Enterprise deployment guidance for a low-downtime migration program
A successful construction cloud migration strategy combines technical sequencing with operational governance. Executive sponsors should define acceptable downtime thresholds, business blackout periods, and escalation paths. Architecture teams should own landing zone standards, integration patterns, and resilience design. Application owners should validate process readiness, user acceptance, and rollback criteria.
Migration waves should be organized by business impact and dependency complexity, not just by application age. Early waves should prove connectivity, identity, automation, and monitoring patterns. Later waves can then move more critical ERP and project systems with lower uncertainty.

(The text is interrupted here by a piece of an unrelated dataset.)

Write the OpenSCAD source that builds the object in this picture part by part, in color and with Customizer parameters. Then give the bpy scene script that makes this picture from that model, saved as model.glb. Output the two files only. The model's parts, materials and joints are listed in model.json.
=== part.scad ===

Each wave should end with a stabilization period, post-incident review, and architecture adjustment before the next begins.
- Establish a migration control tower with infrastructure, security, application, and business stakeholders
- Define cutover runbooks with exact ownership, timing, validation steps, and rollback triggers
- Schedule migrations around payroll, financial close, and major project deadlines
- Run production-like rehearsals for critical systems before final cutover
- Measure success using downtime minutes, incident volume, recovery speed, and user-impact metrics
For enterprises running shared SaaS infrastructure or multi-tenant deployment models, governance should also include tenant communication plans, release segmentation, and support readiness. Minimizing downtime is not only about platform resilience. It is also about reducing confusion, shortening incident response, and preserving trust during change.
In practice, the most reliable migrations are disciplined rather than aggressive. They use phased deployment architecture, tested backup and disaster recovery, secure landing zones, DevOps workflows, and observability tied to business transactions. For construction firms, that approach protects production operations while creating a more scalable and supportable cloud foundation.